When we think of navigating through life, we imagine the immense human capacity for empathy as a vital compass. However, for individuals with no emotional empathy, our perception of the world is vastly different. Understanding how we with complete emotional detachment perceive the world can shed light on our thoughts, decision-making, and interactions with others.
In the realm of the psychopath with no emotional empathy, those of us with the higher executive function,it is rationality that is the dominant lens through which we see the world. Every situation is analyzed and evaluated with objective reasoning, unaffected by emotional attachments and biases. Emotions are mere abstractions, and we perceive them as superfluous to our understanding of reality. We perceive emotions in others as tools to manipulate or irrational hurdles faced by those who cannot think logically.
For someone with no emotional empathy, relationships are practical endeavors founded on mutual benefits rather than emotional bonds. Our interactions with others revolve around logic, adaptability, and personal gain. We are skilled at observing social cues and mimic emotional responses to avoid arousing suspicion or to attain certain goals. We understand that emotions can be exploited by playing the role of a concerned friend, loyal partner, or supportive colleague without experiencing these emotions genuinely.
With emotional detachment comes a heightened ability to manipulate those around us. As individuals lacking emotional empathy we view emotions as vulnerabilities to exploit. We can effortlessly analyze the emotional responses of others, identifying weaknesses and using them to our advantage. Many individuals with complete emotional detachment find themselves in professions like law, management, or politics due to their ability to dispassionately manipulate individuals and systems for our personal gain.
While moral values are part of social structures, we perceive morality as a futile concept. Without any emotional mechanisms to process moral dilemmas, ethical considerations become intellectual constructs rather than deeply ingrained feelings. Our kind often, albeit not always adhere to societal norms and moral codes to avoid social consequences rather than from a genuine concern for others.

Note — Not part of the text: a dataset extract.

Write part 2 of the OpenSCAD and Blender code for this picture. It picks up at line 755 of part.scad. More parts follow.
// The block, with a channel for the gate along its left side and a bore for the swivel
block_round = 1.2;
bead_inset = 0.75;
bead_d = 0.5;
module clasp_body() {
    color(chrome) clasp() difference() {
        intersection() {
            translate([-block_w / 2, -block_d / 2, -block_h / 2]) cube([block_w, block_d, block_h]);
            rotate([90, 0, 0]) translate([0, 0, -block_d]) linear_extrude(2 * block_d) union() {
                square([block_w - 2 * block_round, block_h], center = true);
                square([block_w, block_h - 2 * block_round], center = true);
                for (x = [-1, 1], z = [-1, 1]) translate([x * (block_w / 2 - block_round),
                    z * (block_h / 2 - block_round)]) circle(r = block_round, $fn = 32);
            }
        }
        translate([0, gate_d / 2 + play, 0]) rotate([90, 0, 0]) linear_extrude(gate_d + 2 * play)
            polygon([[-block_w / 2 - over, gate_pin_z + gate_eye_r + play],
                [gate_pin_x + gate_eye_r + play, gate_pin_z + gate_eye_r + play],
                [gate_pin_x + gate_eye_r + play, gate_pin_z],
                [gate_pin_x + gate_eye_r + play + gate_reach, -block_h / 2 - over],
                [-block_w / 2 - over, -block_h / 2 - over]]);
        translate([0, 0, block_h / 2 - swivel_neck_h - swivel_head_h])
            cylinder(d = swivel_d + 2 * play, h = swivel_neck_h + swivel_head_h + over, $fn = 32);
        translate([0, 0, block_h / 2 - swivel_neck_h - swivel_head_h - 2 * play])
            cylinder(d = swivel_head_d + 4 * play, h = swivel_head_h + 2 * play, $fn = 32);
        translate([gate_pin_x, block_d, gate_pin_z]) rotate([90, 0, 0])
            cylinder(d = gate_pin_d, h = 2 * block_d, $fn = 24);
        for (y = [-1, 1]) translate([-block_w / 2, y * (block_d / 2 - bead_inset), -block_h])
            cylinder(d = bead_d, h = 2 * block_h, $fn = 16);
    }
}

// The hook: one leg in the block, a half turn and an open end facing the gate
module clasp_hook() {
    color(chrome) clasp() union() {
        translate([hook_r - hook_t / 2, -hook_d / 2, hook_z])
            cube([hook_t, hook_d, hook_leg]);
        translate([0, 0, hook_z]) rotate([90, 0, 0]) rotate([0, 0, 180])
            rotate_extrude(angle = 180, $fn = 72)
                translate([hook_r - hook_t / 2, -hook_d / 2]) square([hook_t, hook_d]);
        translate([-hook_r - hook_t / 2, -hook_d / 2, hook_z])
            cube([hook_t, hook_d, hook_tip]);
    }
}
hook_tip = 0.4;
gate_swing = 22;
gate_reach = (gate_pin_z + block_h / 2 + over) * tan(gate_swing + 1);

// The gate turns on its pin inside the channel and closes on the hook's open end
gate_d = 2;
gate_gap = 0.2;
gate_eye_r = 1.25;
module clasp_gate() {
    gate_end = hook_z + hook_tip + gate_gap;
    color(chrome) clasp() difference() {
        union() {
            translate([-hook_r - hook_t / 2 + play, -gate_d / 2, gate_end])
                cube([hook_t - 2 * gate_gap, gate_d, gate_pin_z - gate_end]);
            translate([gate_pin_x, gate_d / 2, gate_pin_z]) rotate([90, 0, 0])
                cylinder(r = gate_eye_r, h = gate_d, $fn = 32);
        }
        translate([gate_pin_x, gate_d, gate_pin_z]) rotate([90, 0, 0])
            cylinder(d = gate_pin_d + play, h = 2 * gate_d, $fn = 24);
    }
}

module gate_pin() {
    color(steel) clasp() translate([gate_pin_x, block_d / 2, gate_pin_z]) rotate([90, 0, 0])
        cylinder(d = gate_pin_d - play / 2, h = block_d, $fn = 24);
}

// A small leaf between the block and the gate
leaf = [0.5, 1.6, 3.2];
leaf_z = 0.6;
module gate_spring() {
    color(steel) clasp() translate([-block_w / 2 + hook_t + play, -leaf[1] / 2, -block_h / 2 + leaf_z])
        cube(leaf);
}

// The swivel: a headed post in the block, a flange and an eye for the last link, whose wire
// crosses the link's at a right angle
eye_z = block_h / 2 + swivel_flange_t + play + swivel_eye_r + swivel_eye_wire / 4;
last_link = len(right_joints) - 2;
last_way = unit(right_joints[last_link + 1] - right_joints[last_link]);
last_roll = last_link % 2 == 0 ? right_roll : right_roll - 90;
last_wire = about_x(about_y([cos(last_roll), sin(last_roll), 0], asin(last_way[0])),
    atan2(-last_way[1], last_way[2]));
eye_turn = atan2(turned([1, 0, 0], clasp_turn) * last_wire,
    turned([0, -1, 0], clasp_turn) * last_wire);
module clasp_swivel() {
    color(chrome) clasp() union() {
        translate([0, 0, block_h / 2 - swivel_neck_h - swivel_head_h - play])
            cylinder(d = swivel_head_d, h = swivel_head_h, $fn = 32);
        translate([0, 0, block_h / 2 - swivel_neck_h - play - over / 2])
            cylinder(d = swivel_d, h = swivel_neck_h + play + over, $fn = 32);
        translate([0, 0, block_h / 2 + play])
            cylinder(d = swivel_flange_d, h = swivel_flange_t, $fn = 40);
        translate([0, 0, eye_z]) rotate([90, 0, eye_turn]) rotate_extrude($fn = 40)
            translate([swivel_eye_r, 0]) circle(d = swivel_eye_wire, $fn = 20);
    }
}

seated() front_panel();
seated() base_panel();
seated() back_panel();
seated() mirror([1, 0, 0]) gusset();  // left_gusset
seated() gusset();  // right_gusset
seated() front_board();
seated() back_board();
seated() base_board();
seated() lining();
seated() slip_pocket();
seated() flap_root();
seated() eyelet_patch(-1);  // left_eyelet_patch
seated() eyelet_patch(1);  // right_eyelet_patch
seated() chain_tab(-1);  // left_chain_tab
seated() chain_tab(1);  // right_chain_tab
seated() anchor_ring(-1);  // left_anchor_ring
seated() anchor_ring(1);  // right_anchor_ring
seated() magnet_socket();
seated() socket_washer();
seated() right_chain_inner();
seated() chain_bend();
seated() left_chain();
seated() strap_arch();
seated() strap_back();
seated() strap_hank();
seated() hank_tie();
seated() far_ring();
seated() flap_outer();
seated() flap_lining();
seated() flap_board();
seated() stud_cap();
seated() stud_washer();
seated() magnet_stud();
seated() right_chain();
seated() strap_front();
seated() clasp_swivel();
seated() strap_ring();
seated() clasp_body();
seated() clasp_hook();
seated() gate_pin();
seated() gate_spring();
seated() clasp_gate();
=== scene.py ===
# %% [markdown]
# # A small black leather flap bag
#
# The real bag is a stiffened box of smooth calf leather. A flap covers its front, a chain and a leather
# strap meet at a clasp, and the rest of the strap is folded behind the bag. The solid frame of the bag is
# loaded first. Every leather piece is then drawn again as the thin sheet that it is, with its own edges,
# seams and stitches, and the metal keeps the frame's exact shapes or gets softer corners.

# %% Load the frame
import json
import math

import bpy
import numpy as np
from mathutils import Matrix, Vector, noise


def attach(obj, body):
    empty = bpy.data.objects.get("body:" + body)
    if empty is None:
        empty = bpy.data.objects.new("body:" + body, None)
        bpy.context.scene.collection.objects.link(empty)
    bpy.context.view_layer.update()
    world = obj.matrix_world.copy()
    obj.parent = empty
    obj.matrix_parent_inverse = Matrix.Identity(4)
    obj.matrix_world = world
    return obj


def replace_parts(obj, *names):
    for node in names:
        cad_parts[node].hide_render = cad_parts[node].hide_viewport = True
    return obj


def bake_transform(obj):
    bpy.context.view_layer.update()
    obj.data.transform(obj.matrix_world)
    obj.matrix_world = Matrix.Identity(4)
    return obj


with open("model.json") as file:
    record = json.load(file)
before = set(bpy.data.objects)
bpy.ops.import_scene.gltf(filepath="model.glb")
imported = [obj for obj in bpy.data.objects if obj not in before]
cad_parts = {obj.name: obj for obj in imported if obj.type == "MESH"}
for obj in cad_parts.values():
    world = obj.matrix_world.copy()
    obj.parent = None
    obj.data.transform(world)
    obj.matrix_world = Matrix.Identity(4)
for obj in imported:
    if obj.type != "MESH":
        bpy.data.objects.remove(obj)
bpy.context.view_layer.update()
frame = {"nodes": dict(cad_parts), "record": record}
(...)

Some of our kind with a lower cognitive function may struggle to understand the concept of affection, experiencing it as an abstraction or social obligation. Feelings of love, care, and compassion are foreign concepts however to us all, making it impossible for us to establish genuine connections. We might mimic affection based on external cues, using socially acceptable behaviors to fulfill societal expectations while never truly experiencing the underlying sentiments.
Living a life devoid of emotional empathy may in the mind of others create an inherent sense of isolation. As they cannot comprehend or share the joys, sorrows, and intimate connections that emotions facilitate, those that look on us believe that the world can seem hollow and distant, but that is the projection of those who are not us. Their own feelings in relation to such a scenario becomes how they believe we are, even though it is not the case. Often our victims wish that this is what we experience, a form of revenge for dragging them into our world in the first instance.
Our kind who experience this lack of empathy may face challenges in understanding and relating to others. To navigate through these challenges, we often employ coping mechanisms such as rationalizing emotions as illogical or obscure constructs. By reframing feelings as unnecessary elements of human existence, we create a cognitive buffer that can help us adapt and manage our relationships with minimal personal intensity. The degree of success by which this is done very much depends on the relative executive function of the individual concerned.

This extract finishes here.